Moreover, he says, Reagan gets too much credit for bringing the Soviets to heel ("a great oversimplification"). At the same time, however, Reagan is partially blamed for some of America's post-Reagan foreign policy, because he "inspired" the development of "evangelical democracy" during the three successive presidencies that led to the "conflation of democratist ideology and ultranationalist patriotism." Thus, Americans today are the "First World's most aggressive nationalists."

Williamson states that "the concept of American exceptionalism has always been essentially a pleasant fiction, soothing to a portion of the American public." But the notion of American exceptionalism has always been as much an empirical or descriptive concept as a normative one. Writers as diverse as Tocqueville, Werner Sombart, Louis Hartz, and Seymour Martin Lipset have noted that America has been different from Europe and other advanced nations in important ways. America has never had a hereditary aristocracy, and, partly for this reason, never had a major political party that is explicitly socialist or social-democratic. The World Values Survey consistently reveals that Americans are an empirical outlier, more religious, individualistic, and patriotic than other peoples.
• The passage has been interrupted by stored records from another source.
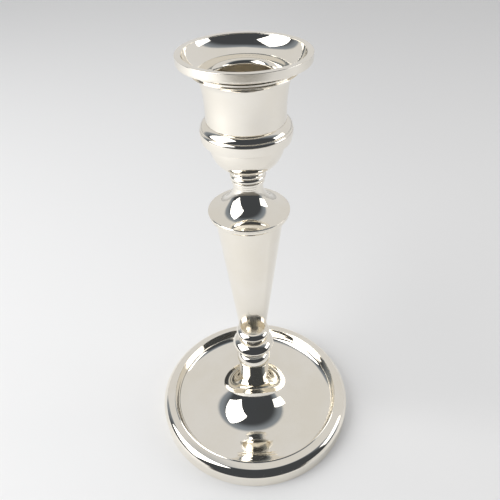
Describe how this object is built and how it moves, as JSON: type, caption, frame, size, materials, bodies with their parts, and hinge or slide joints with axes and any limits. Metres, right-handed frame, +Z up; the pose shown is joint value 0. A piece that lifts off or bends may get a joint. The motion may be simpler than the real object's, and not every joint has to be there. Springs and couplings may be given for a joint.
{
  "type": "candlestick",
  "caption": "Polished silver table candlestick with a dished round foot, knopped stem, tapering column, urn-shaped cup and a lift-out nozzle.",
  "frame": {"origin": "centre of the circle on which the foot stands", "axes": "+Z up the candlestick's axis, towards the candle; +X and +Y lie in the table and are interchangeable, because every piece but the hidden nuts is turned about Z"},
  "size_m": [0.1208, 0.1208, 0.23],
  "materials": {
    "silver": "polished sterling silver with fine wear scratches",
    "steel": "plain mild steel",
    "load": "cast plaster and pitch",
    "baize": "wool baize"
  },
  "bodies": {
    "candlestick": {"cup_wall": "silver", "cup_moulding": "silver", "cup_bowl": "silver", "neck_collar": "silver", "neck_ring": "silver", "neck_fillet": "silver", "shoulder_trumpet": "silver", "shoulder_wire": "silver", "column": "silver", "column_ferrule": "silver", "knop": "silver", "knop_ring": "silver", "foot_flare": "silver", "foot_dish": "silver", "foot_border": "silver", "cup_washer": "steel", "cup_nut": "steel", "foot_plate": "steel", "tie_rod": "steel", "foot_washer": "steel", "foot_nut": "steel", "foot_filler": "load", "column_filler": "load", "baize_pad": "baize"},
    "nozzle": {"nozzle_rim": "silver", "nozzle_pan": "silver", "candle_socket": "silver", "socket_floor": "silver"}
  },
  "joints": [
    {"name": "nozzle_lift", "type": "slide", "parent": "candlestick", "child": "nozzle", "axis": [0, 0, 1], "range_m": [0, 0.035]}
  ]
}
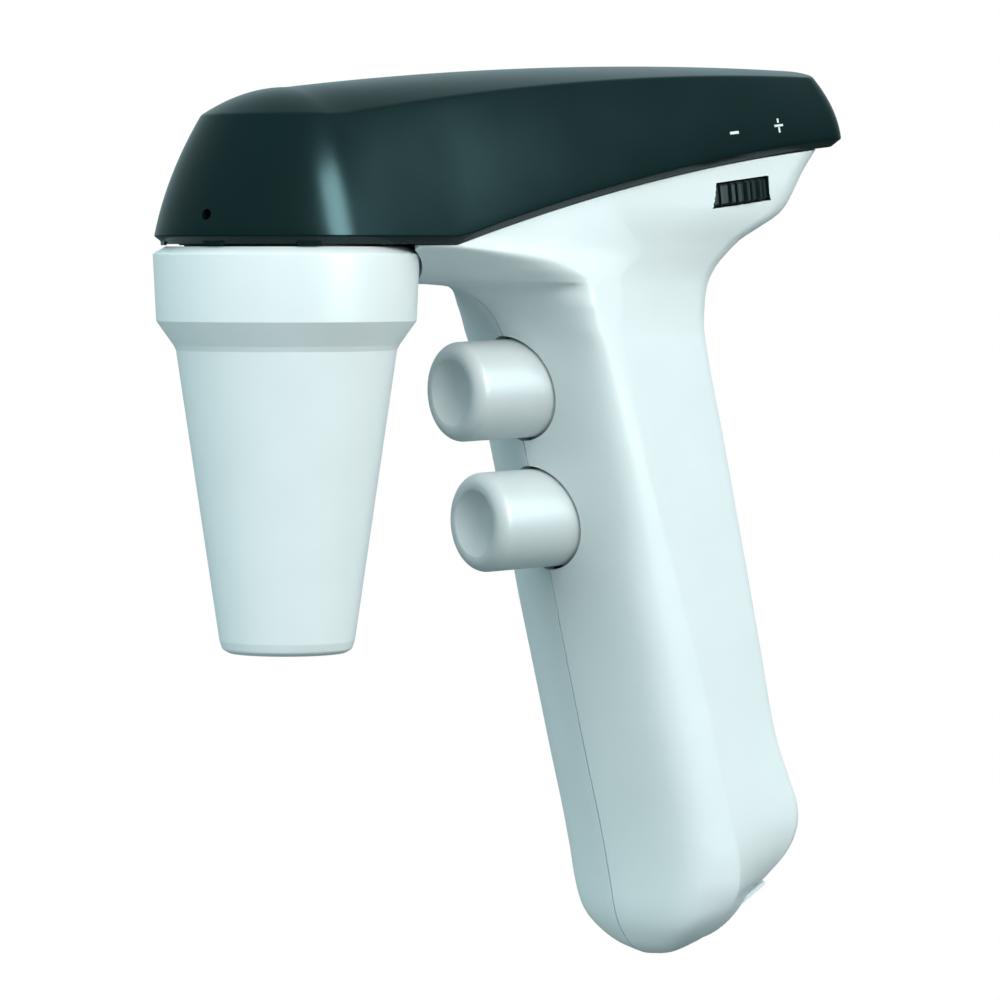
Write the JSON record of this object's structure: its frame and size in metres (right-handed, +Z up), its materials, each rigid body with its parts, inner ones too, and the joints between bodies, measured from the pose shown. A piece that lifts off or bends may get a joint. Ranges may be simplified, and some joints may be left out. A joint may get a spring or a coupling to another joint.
{
  "type": "motorized pipette controller",
  "caption": "Pistol-shaped motorized pipette controller with a screw-on nose, finger buttons that draw and release liquid, and a ribbed speed wheel.",
  "frame": {"origin": "on the pipette axis, at the lower edge of the nose collar's straight side", "axes": "+Z up along the pipette axis, +X rearward from nose to handle, +Y to the user's right"},
  "size_m": [0.1333, 0.0454, 0.1594],
  "materials": {
    "handle_white": "moulded, fine satin grain",
    "nose_white": "moulded, satin",
    "cover_dark": "moulded, satin gloss",
    "black": "moulded, matt",
    "grey": "moulded, matt",
    "steel": "bright",
    "brass": "turned",
    "silicone": "soft, satin",
    "clear": "pale, translucent in life",
    "board_green": "solder resist",
    "foam": "open foam",
    "rubber": "moulded",
    "cell_blue": "shrink sleeve"
  },
  "bodies": {
    "handle": {"aspirate_spring": "steel", "aspirate_switch": "black", "battery_cell_left": "cell_blue", "battery_cell_right": "cell_blue", "battery_cradle": "black", "cell_contact_lower": "steel", "cell_contact_upper": "steel", "charge_bezel": "handle_white", "charge_socket": "black", "check_valve": "grey", "circuit_board": "board_green", "connecting_rod": "grey", "dispense_spring": "steel", "dispense_switch": "black", "exhaust_filter": "foam", "frame_screw_1": "steel", "frame_screw_2": "steel", "frame_screw_3": "steel", "handle_shell_left": "handle_white", "handle_shell_right": "handle_white", "nose_gasket": "rubber", "nose_receptacle": "black", "nose_tube": "clear", "pressure_tube": "clear", "pump_cradle": "foam", "pump_diaphragm": "rubber", "pump_frame": "grey", "pump_head": "grey", "pump_housing": "black", "pump_motor": "steel", "shell_screw_1": "steel", "shell_screw_2": "steel", "shell_screw_3": "steel", "shell_screw_4": "steel", "speed_potentiometer": "grey", "suction_tube": "clear", "top_cover": "cover_dark", "valve_block": "grey"},
    "aspirate_key": {"aspirate_button": "nose_white", "aspirate_stem": "steel"},
    "dispense_key": {"dispense_button": "nose_white", "dispense_stem": "steel"},
    "wheel": {"speed_wheel": "black"},
    "crank": {"motor_shaft": "steel", "drive_eccentric": "brass"},
    "nose_insert": {"silicone_adapter": "silicone", "membrane_filter": "clear"},
    "nose": {"adapter_housing": "nose_white"}
  },
  "joints": [
    {"name": "aspirate_press", "type": "slide", "parent": "handle", "child": "aspirate_key", "axis": [0.9994, 0, 0.0349], "range_m": [0, 0.004], "stiffness_N_per_m": 600, "springref_m": -0.002, "deforming": ["aspirate_spring"]},
    {"name": "dispense_press", "type": "slide", "parent": "handle", "child": "dispense_key", "axis": [0.9994, 0, 0.0349], "range_m": [0, 0.004], "stiffness_N_per_m": 600, "springref_m": -0.002, "deforming": ["dispense_spring"]},
    {"name": "speed_turn", "type": "hinge", "parent": "handle", "child": "wheel", "pos_m": [0.0846, 0, 0.0222], "axis": [-0.1184, 0, 0.993], "range_deg": [-135, 135]},
    {"name": "pump_spin", "type": "hinge", "parent": "handle", "child": "crank", "pos_m": [0.028, 0, 0.0267], "axis": [1, 0, 0], "continuous": true},
    {"name": "nose_feed", "type": "slide", "parent": "handle", "child": "nose_insert", "axis": [0, 0, -1], "range_m": [0, 0.0101]},
    {"name": "nose_turn", "type": "hinge", "parent": "nose_insert", "child": "nose", "pos_m": [0, 0, 0], "axis": [0, 0, -1], "range_deg": [0, 720]}
  ],
  "couplings": [
    {"joint": "nose_feed", "follows": "nose_turn", "m_per_rad": 0.00079577}
  ]
}
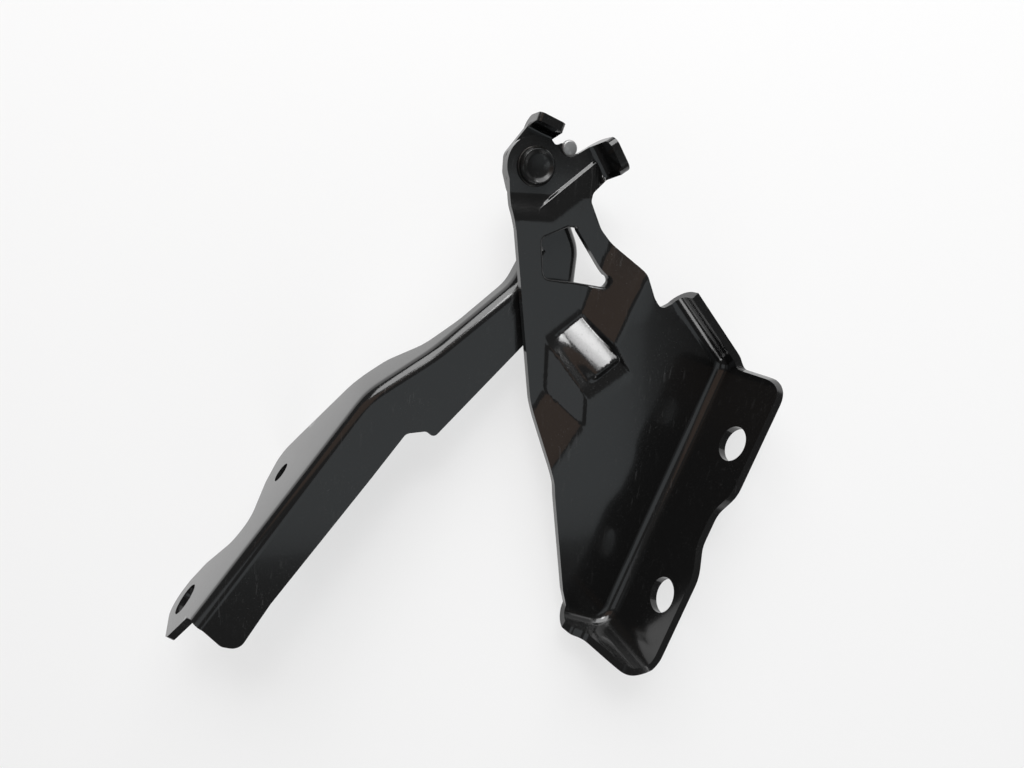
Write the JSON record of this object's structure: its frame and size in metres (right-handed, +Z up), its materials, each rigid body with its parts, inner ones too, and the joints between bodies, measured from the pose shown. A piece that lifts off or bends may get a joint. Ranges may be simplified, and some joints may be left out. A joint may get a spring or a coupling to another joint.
{
  "type": "bonnet hinge",
  "caption": "Pressed steel bonnet hinge: a deep-formed body bracket with a bolting flange and a flanged bonnet arm that turns on one riveted pivot, with a stop hook.",
  "frame": {"origin": "middle of the part's box, on the floor that it lies on", "axes": "+Z up with the part lying on its back, +Y from the flanged feet towards the pivot, +X towards the body bracket's bolting flange"},
  "size_m": [0.2274, 0.1984, 0.0512],
  "materials": {
    "black_coat": "satin black electrocoat",
    "rivet_steel": "dark coated steel, worn",
    "bush_bronze": "dark sintered bronze",
    "bare_steel": "bare zinc-plated steel"
  },
  "bodies": {
    "bracket": {"body_bracket": "black_coat", "pivot_bush": "bush_bronze", "spacer_washer": "bush_bronze"},
    "arm": {"bonnet_arm": "black_coat", "pivot_rivet": "rivet_steel", "tail_washer": "rivet_steel", "stop_stud": "bare_steel"}
  },
  "joints": [
    {"name": "bonnet_pivot", "type": "hinge", "parent": "bracket", "child": "arm", "pos_m": [0.02202, 0.0816, 0.03254], "axis": [-0.4392, 0.1617, -0.8837], "range_deg": [-16, 35]}
  ]
}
Louis Hartz argued that all of America's major political figures — Washington, Jefferson, Hamilton, Jackson, Calhoun, Lincoln, Wilson, and FDR and his Republican opponents — were neither "conservative" nor "social-democratic" in the European sense, but simply different strains of "Lockean liberal" (whose stance he deplored as an "irrational" combination of Horatio Alger economics and American Legion patriotism).

These criticisms aside, Williamson's tour d'horizon of advanced liberalism is worth the read. Conservative Whigs should grapple with Tory ideas. Policy wonks working for Rubio, Ryan, and Jindal might not find "useful" legislative prescriptions in these pages, but they will gain a greater historical and philosophical understanding of modern and postmodern challenges to American self-government and Western civilization.